Both of the rums featured here are proper Agricole rums from Martinique, although there are many fine rums produced in Guadeloupe, and Haiti has its own distinct spin on the style, in some ways bridging the gap between true Agricole flavor and that of molasses rum. Clement Canne Bleu is an unaged Agricole Blanc, and as such has no oak influence at all. Fresh flavors abound, with plenty of light grassy fruitiness and some heat at 50% abv. Clement is one of the oldest producers of Rhum Agricole, having been established at the height of the Martinique sugar crisis in 1887. The entire line is worth drinking a lot of, including their lovely Agricole based liqueurs.

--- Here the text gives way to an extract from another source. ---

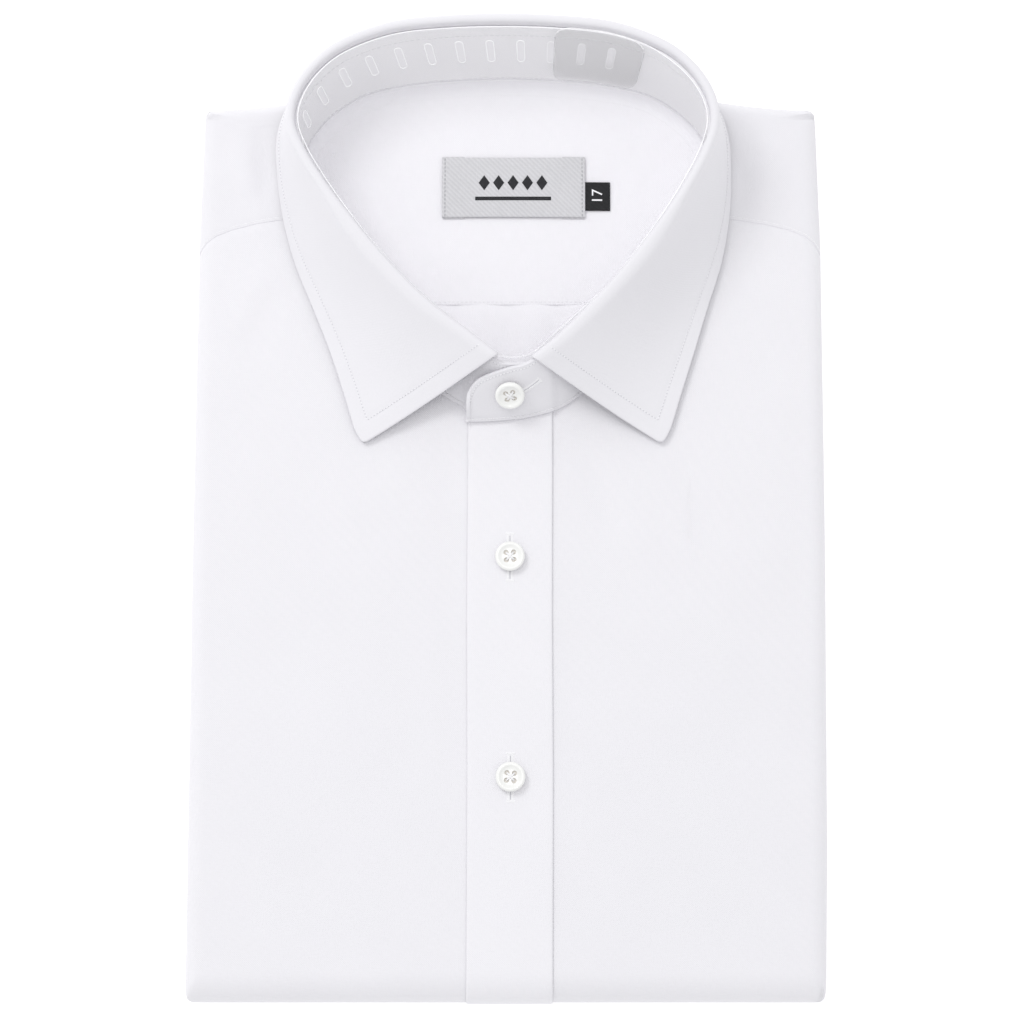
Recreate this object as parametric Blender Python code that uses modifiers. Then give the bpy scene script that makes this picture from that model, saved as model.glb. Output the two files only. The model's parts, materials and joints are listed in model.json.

Rhum Agricole Vieux must be aged at least 3 years, and is one of three categories of age for Agricole (the other two being Blanc, or unaged, and Élevé Sous Bois, aged at least one year). Rhum JM VSOP, bottled at 43% abv, is an especially lush rum, featuring deep orange and chocolate notes and a beautiful, long finish. If you want an Old Fashioned that will change your life, JM VSOP is a sure bet.
Voila! And here's the rum!:
The Cocktail: Ti’ Punch
Ti’ Punch is the national drink of Martinique, and a wonderfully simple way to drink Agricole. Just Blanc Rhum (or Vieux Rhum for a Ti Punch Vieux), sugar cane syrup, and a pinch of lime, traditionally served at room temperature, but is also lovely served cold.
2 oz Rhum Agricole Blanc
Barspoon Cane Syrup
Pinch of lime
Combine the rum and syrup in a glass. Cut a small, quarter sized chunk of lime off the side of the lime and squeeze over the drink. Drop in the drink and stir either neat or over ice.
Happy sipping, and remember: It’s a rum world out there, everywhere you look.